After the Association changed legal counsel in late 2025 and I was subsequently excluded from Executive Session participation and attorney communications and documentation, the Board began publicly characterizing actions taken against me as necessary to protect the Association.
One example involved public discussion concerning my attorney's contact with the Association's insurance carrier after I was advised that claims were being asserted against me and the matter was tendered for insurance review. The discussion referenced provisions restricting directors from independently contacting Association vendors. However, the purpose of the insurance tender was not to conduct Association business, direct a vendor, or act on behalf of the corporation. It was to determine whether insurance coverage existed for an individual director facing potential claims.

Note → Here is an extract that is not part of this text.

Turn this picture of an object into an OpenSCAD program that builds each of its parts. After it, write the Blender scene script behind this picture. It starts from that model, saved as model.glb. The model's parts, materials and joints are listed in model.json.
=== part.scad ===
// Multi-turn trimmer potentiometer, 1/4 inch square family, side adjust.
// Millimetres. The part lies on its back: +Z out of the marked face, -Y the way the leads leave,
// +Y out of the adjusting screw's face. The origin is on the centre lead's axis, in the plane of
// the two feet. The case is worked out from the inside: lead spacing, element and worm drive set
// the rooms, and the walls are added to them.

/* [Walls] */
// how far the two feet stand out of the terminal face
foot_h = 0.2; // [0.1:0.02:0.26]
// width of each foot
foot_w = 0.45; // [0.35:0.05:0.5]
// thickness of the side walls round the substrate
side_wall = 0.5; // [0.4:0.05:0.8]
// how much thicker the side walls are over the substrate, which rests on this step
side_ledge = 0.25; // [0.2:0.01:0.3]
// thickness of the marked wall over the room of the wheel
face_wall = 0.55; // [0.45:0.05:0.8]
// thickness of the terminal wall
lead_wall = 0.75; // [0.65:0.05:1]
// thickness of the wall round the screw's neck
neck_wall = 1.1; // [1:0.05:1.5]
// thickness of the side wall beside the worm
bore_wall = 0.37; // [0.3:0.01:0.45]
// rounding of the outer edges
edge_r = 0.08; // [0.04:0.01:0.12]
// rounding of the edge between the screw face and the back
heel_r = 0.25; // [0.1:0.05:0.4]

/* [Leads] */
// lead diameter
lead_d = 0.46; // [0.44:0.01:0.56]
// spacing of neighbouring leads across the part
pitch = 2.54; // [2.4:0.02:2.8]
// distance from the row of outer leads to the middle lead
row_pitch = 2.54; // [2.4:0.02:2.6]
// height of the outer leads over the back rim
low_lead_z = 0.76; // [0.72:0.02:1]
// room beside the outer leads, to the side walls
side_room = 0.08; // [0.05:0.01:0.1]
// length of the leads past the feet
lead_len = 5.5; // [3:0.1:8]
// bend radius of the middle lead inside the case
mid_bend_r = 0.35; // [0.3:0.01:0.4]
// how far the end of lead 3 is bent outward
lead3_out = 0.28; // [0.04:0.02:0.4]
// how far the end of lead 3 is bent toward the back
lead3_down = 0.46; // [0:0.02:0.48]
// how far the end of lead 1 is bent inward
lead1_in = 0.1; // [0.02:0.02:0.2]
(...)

During the same general period, concerns regarding a director acting independently on matters involving Association vendors did not appear to result in the same level of scrutiny, public discussion, or corrective action.
The issue is not whether one event was more significant than the other. The issue is whether the same standards were applied consistently.
When conduct involving me is publicly highlighted while similar conduct involving others is not disclosed, homeowners are not provided with the full context necessary to evaluate the Board's actions. Transparency requires more than selective disclosure. It requires consistent disclosure and consistent application of standards, regardless of who is involved.
My purpose in publishing these documents and information is not to ask homeowners to accept my conclusions. Rather, it is to provide the underlying information so that homeowners can review the facts, understand the issues for themselves, and reach their own conclusions.